The Septet Op. 79 of 1849 has the easy, purling-stream mellifluous nature of Berwald’s Septet written twenty-one years before, and some of the writing is very reminiscent of the Swedish composer’s work, though Berwald’s scoring, modeled on that of Beethoven’s Septet, is for winds and strings, no piano. There are other touches here and there in the works on these CDs that indicate Onslow was familiar with Berwald’s distinctive chamber music. One big difference between them is the brilliance of Onslow’s piano writing. Berwald, a violinist, wrote in a safe, old-fashioned style for piano, but Onslow throws any number of hurdles at the pianist in both the Sextet and Septet. And there is a clear evolution of Onslow’s piano writing between Op. 30 and Op. 79. The piano part in the Sextet might have been written by Hummel or Kalkbrenner. There’s less of surface brilliance, more of expressivity in the piano part of the Septet, showing the influence that the chamber music of Mendelssohn and Schumann must have had on Onslow.

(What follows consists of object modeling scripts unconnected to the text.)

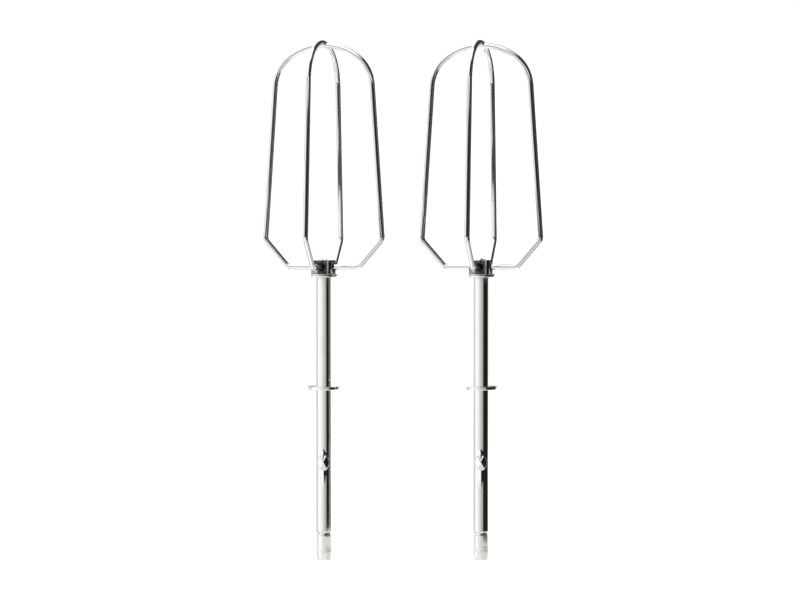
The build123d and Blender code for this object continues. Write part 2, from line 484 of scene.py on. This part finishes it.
def stamped_plate(finish):
    """Bright stamped steel: rolled grain across the face and small handling dents."""
    material, graph = new_graph("stamped_plate")
    rolled = graph.grain(1500, detail=3.0, stretch=(0.12, 1, 1))
    dents = graph.grain(600, detail=2.0)
    base = graph.blend(dents.ramp(0.5, 0.75) * 0.6, rgba(finish.bright), rgba(finish.bright, 0.84))
    roughness = finish.polish + 0.03 + rolled * 0.08
    normal = graph.bump(((dents, 0.008 * MM), (rolled, 0.0006 * MM)))
    graph.metal(base, roughness, normal)
    return material


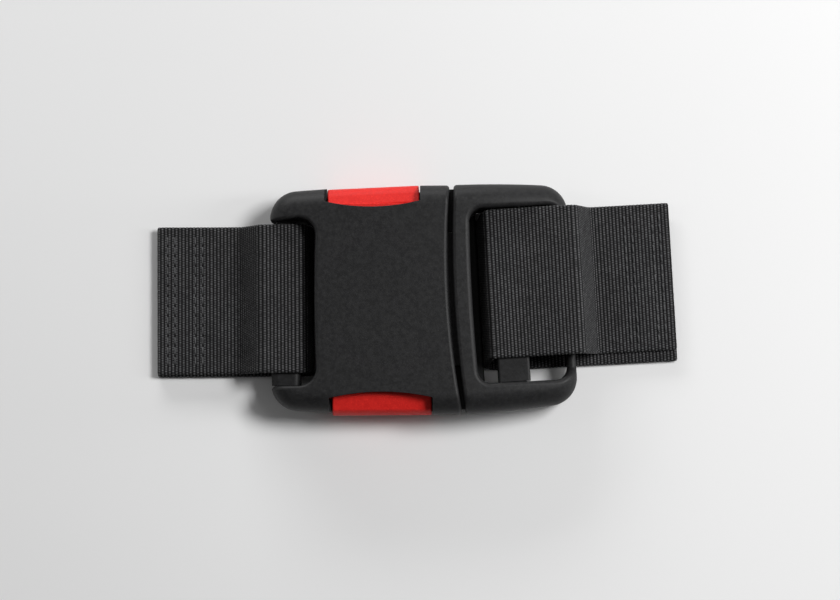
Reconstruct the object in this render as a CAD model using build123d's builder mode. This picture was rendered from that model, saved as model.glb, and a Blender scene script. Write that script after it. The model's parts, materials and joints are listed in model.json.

Still, over all, Onslow’s chamber music with winds is decidedly old-fashioned, but it’s so skillfully and attractively written that you’ll probably just want to forget when the music was composed and enjoy it on its own terms. Perhaps the most appealing work is the Nonet, which has symphonic sweep to it, as well as a seriousness of musical expression that the other works on this program don’t share. There’s Mendelssohnian bravura in the scherzo, Beethovenian humor alternating with patrician calm in the theme-and-variations slow movement. The outer movements have an emotional complexity and drama that suggest there’s some justice in Onslow’s claim to the title of the French Beethoven.
I really like what the combined forces of Ensemble Initium and Ensemble Contraste do for Onslow. Both fairly new ensembles, these groups seem to have different artistic mandates. Ensemble Initium, founded at the Paris Conservatoire, is apparently committed to fairly traditional chamber-music projects, while Ensemble Contraste swings somewhat more, being “a melting-pot for new ideas and surprising experiments. . .placing the audience at the centre of its artistic endeavors, thus favouring the birth of genuine spectacles such as Classic Tango, Songs, Masques, and La Belle et la Bête.” Despite their different aesthetic approaches, the groups work well together: what I hear in Onslow’s music, described above, is what they hear, capturing as they do the essence of this composer who stood at the cusp of musical change. The playing is elegant, poised, attuned to the turns of phrase that in Onslow sometimes represent an emotional hairpin turn in the manner of Schubert. Timpani’s sound is very fine, too—bright but no way strident, with good bass response and the warmth that an acoustically friendly space imparts. This is an easy recommendation.